Najoo’s actual father, Savak Kotwal, was a spiritual seeker in the Eastern tradition, restlessly visiting noted spiritual figures looking for one who would reveal in some inner way an innate divinity and take him on as a disciple. An Iranian by heritage, Zoroastrian by religion, banker by profession (Parsis were, the author notes, the preferred sect for responsible financial positions under the British Raj), Savak’s worldly life and considerable capabilities ceased to have meaning from the day he met Meher Baba in 1927. He began to long for the privilege of being in Baba’s close circle. His agonies were a trial to his young wife, Nergiz, an aristocratic Parsi who decided to confront Meher Baba and inform him of the negative impact he was having on her marriage. Meher Baba assured her, “I have come to unite, not to divide” and not only comforted Nergiz but also won her spiritual loyalty. Then Savak, who was growing increasingly desperate, quit his banking job the same day he was offered a promotion and begged Baba to be allowed to live in his ashram. Baba assented only when he was sure that Nergiz was one hundred percent committed to the move. Thus Nergiz and her children came to stay with Meher Baba, and the genteel Parsi lady became cook and seamstress in an Indian backwater. Savak became one of Baba’s night watchmen, an unsung post that he carried out for many years with modesty and humility. Savak and Nergiz never doubted they had made not just the right move, but the only real move, for their offspring.

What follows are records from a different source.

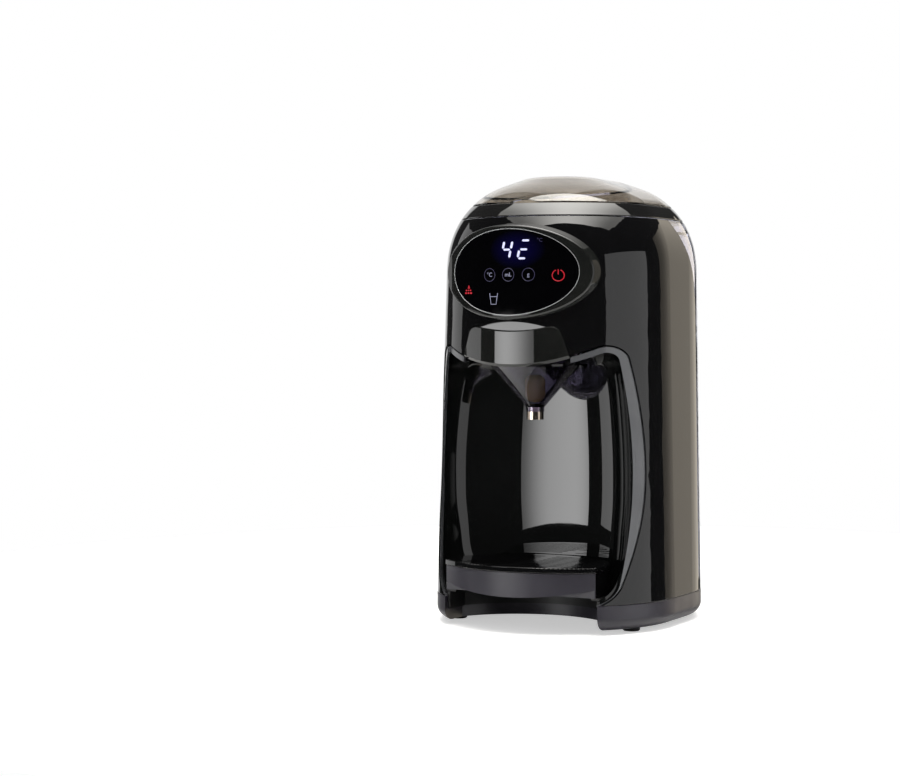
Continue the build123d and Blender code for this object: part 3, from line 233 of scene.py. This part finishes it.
# %% Display window
DIGITS_AT = (6.5 * MM, -107.0 * MM, 281.8 * MM)
BLOOM_SCALE = (45.0, 20.0, 70.0)  # one over the bloom's reach in metres each way
BLOOM_GLOW = 0.035
window, tree, out = new_material("coated_tinted_acrylic")
where = add_node(tree, "ShaderNodeTexCoord")
from_digits = add_node(tree, "ShaderNodeMapping",
                       {"vector_type": "POINT", "Scale": BLOOM_SCALE,
                        "Location": tuple(-at * by for at, by in zip(DIGITS_AT, BLOOM_SCALE))},
                       {"Vector": where.outputs["Object"]})
bloom = add_node(tree, "ShaderNodeTexGradient", {"gradient_type": "SPHERICAL"},
                 {"Vector": from_digits.outputs["Vector"]})
bloom_strength = add_node(tree, "ShaderNodeMath", {"operation": "MULTIPLY", 1: BLOOM_GLOW},
                          {0: bloom.outputs["Fac"]})
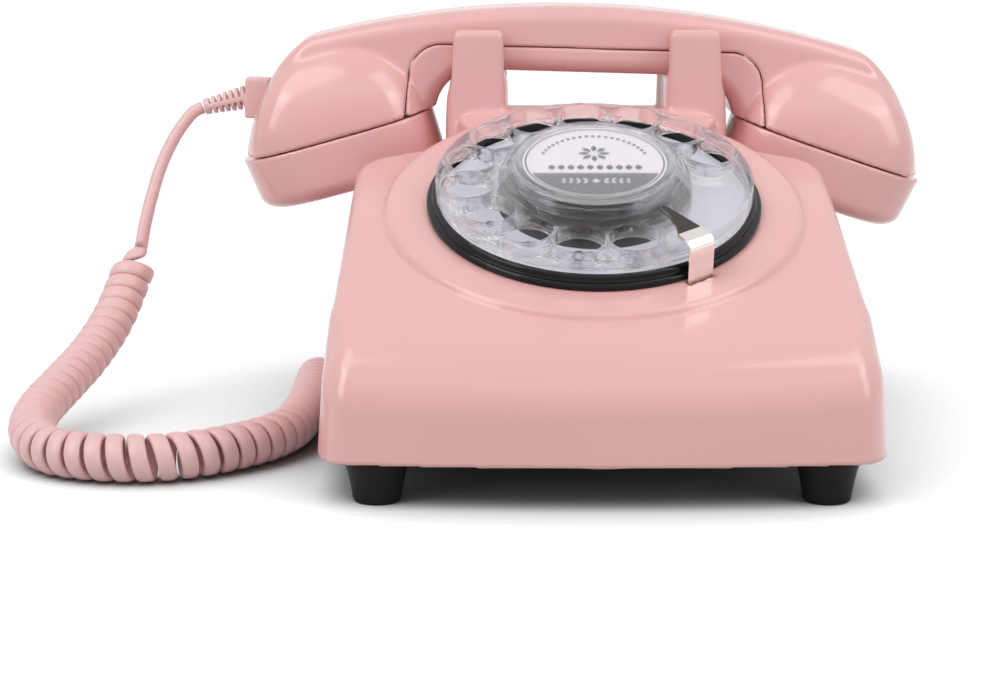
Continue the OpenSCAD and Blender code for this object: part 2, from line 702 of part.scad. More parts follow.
// The handle's outer and inner edge in the side view, from a cup to the middle
outer_curve = concat(
    [in_cup(cup_l / 2 - 0.8, 1), [handset_l / 2 - 2.8, -18.5], [handset_l / 2 - 7.5, -5.8]],
    arc([handset_l / 2 - 21.3, -1.2], 9.5, 20, 72, 3),
    [for (i = [0:7]) let (x = (handset_l / 2 - 30) * (1 - i / 7)) [x, handle_h - x * x / 2 / top_arc_r]]);
inner_curve = concat(
    [in_cup(-cup_l / 2 + 0.8, 1)],
    arc([arch_x, -arch_r], arch_r, 20, 90, 6),
    [for (i = [1:7]) [arch_x * (1 - i / 7), 0]]);

// One section of the handle between its outer and its inner edge, with rounded corners
function section(o, p, w, r) =
    let (d = o - p, l = norm(d), e = d / l,
         pts = concat(arc([l - r, w / 2 - r], r, 0, 90, 3), arc([r, w / 2 - r], r, 90, 180, 3),
                      arc([r, -w / 2 + r], r, 180, 270, 3), arc([l - r, -w / 2 + r], r, 270, 360, 3)))
    [for (q = pts) [p[0] + e[0] * q[0], q[1], p[1] + e[1] * q[0]]];

function flipped(p) = [-p[0], p[1]];

module handle_form() {
    n = len(outer_curve);
    r = 5;
    loft(concat(
        [for (i = [0:n - 1]) section(outer_curve[i], inner_curve[i], handle_w, r)],
        [for (i = [n - 2:-1:0]) section(flipped(outer_curve[i]), flipped(inner_curve[i]), handle_w, r)]));
}

// Outline of a cup's face: a rounded oblong given by one formula
function cup_ring(l, w, z, shift) = [for (i = [0:31]) let (a = 360 * i / 32, e = 2 / 2.9)
    [shift + l / 2 * sign(cos(a)) * pow(abs(cos(a)), e), w / 2 * sign(sin(a)) * pow(abs(sin(a)), e), z]];

// The dome that swells from the handle's end down to the cap
module dome(inset = 0) {
    rise = 29 - inset;
    mirror([0, 0, 1]) loft([for (i = [0:8]) let (a = i * 10.8, k = pow(cos(a), 0.8))
        cup_ring((cup_l - 2 * inset) * k, (cup_w - 2 * inset) * k, rise * sin(a), 2.5 * i / 8)]);
}

module handset_form() {
    in_handset() handle_form();
    for (side = [-1, 1]) on_cup(side) dome();
}

// Room inside a cup for its capsule
module cup_pocket() translate([0, 0, -13]) cylinder(r = capsule_r + 3, h = 14, $fn = round_fn);

// Region of the inner moulding: the underside of the handle and the inner walls of the cups
module inner_region(grow = 0) {
    x = cup_x - cup_reach + 6.9 + grow;
    z = 8 + grow;
    r = 10;
    translate([0, 50, 0]) rotate([90, 0, 0]) linear_extrude(100)
        polygon(concat([[x + 3, -40]], arc([x - r, z - r], r, 0, 90, 8), arc([-x + r, z - r], r, 90, 180, 8),
                       [[-x - 3, -40]]));
}

module wire_channel() translate([-66, -4, 4]) cube([132, 8, 6]);

module handset_outer_shell() color(pink) difference() {
    handset_form();
    in_handset() {
        inner_region();
        wire_channel();
    }
    for (side = [-1, 1]) on_cup(side) cup_pocket();
    in_handset() relief_socket();
}

module handset_inner_shell() color(pink) difference() {
    intersection() {
        handset_form();
        in_handset() inner_region(-seam);
    }
    in_handset() wire_channel();
    for (side = [-1, 1]) on_cup(side) cup_pocket();
    in_handset() screw_holes();
}

screw_x = 20;

module screw_holes() for (x = [-screw_x, screw_x]) translate([x, 0, -1]) {
    cylinder(r = 1.3, h = 8, $fn = round_fn);
    cylinder(r = 2.7, h = 3, $fn = round_fn);
}

module handset_screws() color(steel) in_handset() for (x = [-screw_x, screw_x]) translate([x, 0, 0.3]) {
    cylinder(r = 1.2, h = 3.5, $fn = round_fn);
    difference() {
        cylinder(r = 2.4, h = 1.6, $fn = round_fn);
        cube([6, 0.7, 1], center = true);
    }
}

// A cap, closed by a face with sound holes
module cap(holes) {
    depth = cap_h;
    r = cap_r;
    t = 2.2;
    function outline(z, grow) = cup_ring(cup_l - 2 * grow - 0.12 * z, cup_w - 2 * grow - 0.12 * z, z, -0.06 * z);
    difference() {
        loft(concat([outline(seam, 0), outline(depth - r, 0)],
                    [for (i = [1:4]) let (a = i * 22.5) outline(depth - r + r * sin(a), r * (1 - cos(a)))]));
        translate([0, 0, -1]) cylinder(r = capsule_r + 3, h = depth + 1 - t, $fn = round_fn);
        translate([-1, 0, 0]) for (ring = [0:holes]) for (i = [0:max(0, ring * 6 - 1)])
            rotate(i * 60 / max(1, ring)) translate([ring * 4.5, 0, depth - t - 1])
                cylinder(r = 1.1, h = t + 2, $fn = 16);
    }
}

module mouthpiece_cap() color(pink) on_cup(-1) cap(2);
module earpiece_cap() color(pink) on_cup(1) cap(1);

// A capsule: stepped drum with its diaphragm face towards the cap's holes
module capsule() translate([0, 0, cap_h - 2.2]) mirror([0, 0, 1]) rotate_extrude($fn = round_fn)
    polygon([[0, 0.4], [capsule_r - 3, 0.4], [capsule_r - 3, 0], [capsule_r, 0], [capsule_r, 6],
             [capsule_r - 5, 6], [capsule_r - 5, 11], [0, 11]]);

module microphone_capsule() color(black) on_cup(-1) capsule();
module receiver_capsule() color(steel) on_cup(1) capsule();

// ---------------------------------------------------------------- strain relief and cord

relief_at = [-handset_l / 2 + 5.2, -12];     // where the relief leaves the handset's end
relief_tilt = 15;
relief_h = 13;                    // height of the block in the handset's end
rib_count = 7;

module relief_socket() translate([relief_at[0] - 1.5, 0, relief_at[1]])
    cube([17, 9 + 2 * gap, relief_h + 2 * gap], center = true);

// Block in the handset's end and a ribbed boot that the cord leaves by
module strain_relief() color(pink) in_handset() {
    translate([relief_at[0] - 1, 0, relief_at[1]]) cube([8, 9, relief_h], center = true);
    translate([relief_at[0] - 5, 0, relief_at[1]]) rotate([0, -90 - relief_tilt, 0])
        for (i = [0:rib_count - 1]) {
            r = 4 - 0.22 * i;
            translate([0, 0, i * 2]) cylinder(r1 = r, r2 = r - 0.2, h = 1.2, $fn = round_fn);
            translate([0, 0, i * 2 + 1.2]) cylinder(r = 2.4, h = 0.8, $fn = round_fn);
        }
}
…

Najoo began writing devotional poems and later composing songs to Meher Baba and to his female companion, Mehera, from an early age. No one in the family undertook any serious action without Baba’s permission. Marriages, career plans, even trips abroad were vetted by the master. Najoo and her siblings were doted on by everyone in the ashram and sent to the best boarding schools with funds from Meher Baba’s own sources, even as their parents existed in voluntary communal poverty as demanded by him.

After passing her secondary school exams, Najoo aspired to a medical career. Meher Baba suggested she become a nurse rather than a doctor. Nursing in India is a low-caste, low-paid profession, whereas Najoo wanted the prestige of becoming a doctor. So she inveigled Mehera to ask Meher Baba to permit her to go to medical college, sure that Baba would not refuse a plea from his premier woman disciple. Najoo got her way. However, she missed admission to medical college by one-tenth of a percent on her finals. In her interpretation of this crashing disappointment: “I knew right away that this had happened because I had disobeyed Baba and persisted in fulfilling my own wishes – and even enlisted the help of our sweet, innocent Mehera…who never suspected I was being crafty.”

As it turned out, Najoo won a scholarship to study overseas and became a prominent nursing administrator and teacher. The events of her life have served only to bolster and confirm her conviction that Meher Baba was God in human form, and after his death she continues to follow his teachings and involve herself in the work of his ashram. Meher Baba’s followers number in the thousands in the West, in the tens of thousands in India.

This book takes a behind-the-scenes look at life in an Indian spiritual ashram, filled with photos and excerpts from letters to and from Meher Baba and his close devotees. It chronicles the physical and emotional experience of parents who made every possible sacrifice for their religious beliefs without regret and their daughter who, accepting those beliefs, became a worldly success and an example to others. Meher Baba once declared: “It will be Baba’s real miracle if I deprive you of everything and still you go on loving Me.” Najoo and her family were, by degrees, deprived, and by degrees, rewarded by this remarkable guru.